Oh, wir bohren gleich von Anfang an nach meinen frühen Traumata? Na, dann mal los… Aber ein wenig muss ich Sie enttäuschen, denn zunächst einmal begann dieses Projekt für mich mit einem Buch der amerikanischen Psychologin Niobe Way, dass ich spannend fand. Dafür interviewte sie über mehrere Jahre lang männliche Teenager zu ihren Freundschaften – und stellte fest, wie sehr sich die Aussagen über die Jahre veränderten.
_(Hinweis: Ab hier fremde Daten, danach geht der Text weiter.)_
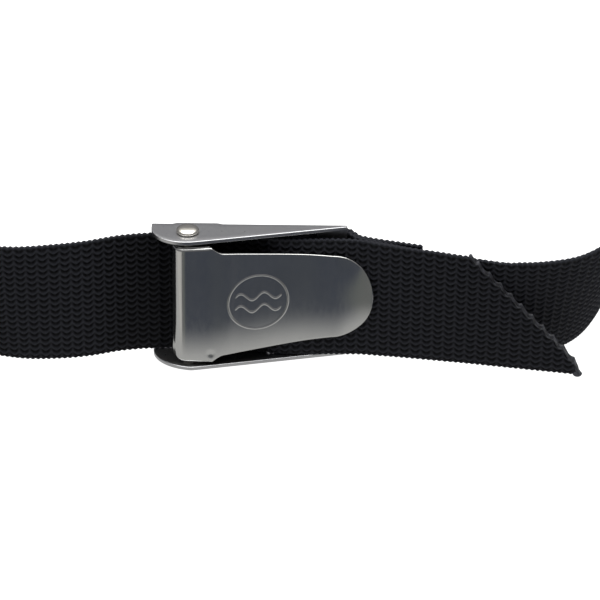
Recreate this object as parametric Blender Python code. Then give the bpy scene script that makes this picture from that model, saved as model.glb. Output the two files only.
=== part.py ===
"""Dive weight belt: nylon webbing closed by a stainless cam-lever buckle.

The belt stands on its lower edge as a closed waist loop, +Z up, in metres.
The buckle is at the front and faces -Y.  The origin is at the middle of the
belt's footprint, on the surface that it stands on.

Buckle coordinates: u runs along the buckle from its left end (+X), v runs
across the webbing from the middle (+Z) and h is the height above the back of
the base plate, towards the front (-Y).  Belt stations use x from the middle
of the buckle and y from the back of the base plate.
"""
import math

import bmesh
import bpy
from mathutils import Vector

MM = 0.001

# Where the buckle is in the loop, which puts the origin in the middle of the footprint
BUCKLE_X = -13.25 * MM       # middle of the buckle
BUCKLE_Y = -203.2 * MM       # back face of the base plate
BUCKLE_Z = 29.15 * MM        # middle of the buckle above the table

# Webbing
WEB_WIDTH = 50.0 * MM
WEB_THICK = 2.0 * MM
NODE_GAP = 0.3 * MM

# Frame, a pressed channel of stainless sheet
SHEET = 1.5 * MM
FRAME_LENGTH = 75.0 * MM
FRAME_WIDTH = 55.9 * MM
FRAME_BEND = 1.7 * MM        # outer radius between base and ear
EAR_HEIGHT = 16.8 * MM
EAR_NOSE = (13.0 * MM, 12.0 * MM)      # radii of the rounded left end of an ear
EAR_TAPER_FROM = 15.0 * MM
EAR_END_HEIGHT = 2.4 * MM
TROUGH = (8.0 * MM, 9.5 * MM, 25.5 * MM, 27.0 * MM)
TROUGH_DEPTH = 0.8 * MM
SLOTS = ((44.5 * MM, 50.0 * MM), (58.0 * MM, 63.5 * MM))
SLOT_LENGTH = 51.6 * MM

# Hinge pin, riveted over at both ends
PIN_U = 14.0 * MM
PIN_H = 8.0 * MM
PIN_RADIUS = 2.5 * MM
PIN_HOLE_RADIUS = 2.8 * MM
HEAD_RADIUS = 4.5 * MM
HEAD_HEIGHT = 1.2 * MM

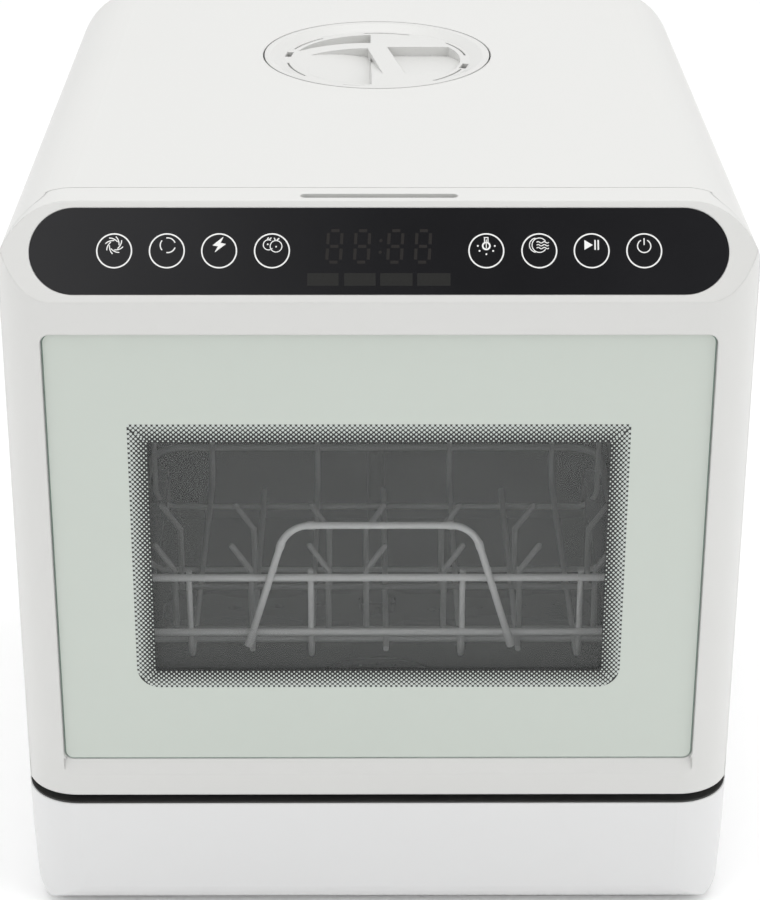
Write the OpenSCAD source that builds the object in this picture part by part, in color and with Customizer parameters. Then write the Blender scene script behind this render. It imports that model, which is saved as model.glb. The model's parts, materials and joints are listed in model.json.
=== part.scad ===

Mit 13 sprachen die Jungs über ihre besten Freunde in Worten, die an Liebesbeziehungen erinnerten, so als seien sie die wichtigsten Menschen in ihrem Leben. Aber das änderte sich schnell, je älter sie wurden, und schon bald verwendeten sie ganz andere Begriffe. Es schien, als würden sie diese engen Bindungen plötzlich ablehnen. Oder als könnten oder wollten sie dafür zumindest keine Worte mehr finden. Das fand ich hochspannend. Und fühlte mich dann im zweiten Schritt tatsächlich auch an eigene Erfahrungen erinnert.
In welcher Hinsicht?
Ich habe auch recht früh damit begonnen, mein emotionales Vokabular abzulegen, weswegen ich vielen Menschen gegenüber damals nicht unbedingt gesagt habe, was ich für sie empfinde. In dieser Hinsicht ist "Close" also auch eine Hommage an Jugendfreunde, die gar nicht wissen konnten, wie viel sie mir bedeuteten.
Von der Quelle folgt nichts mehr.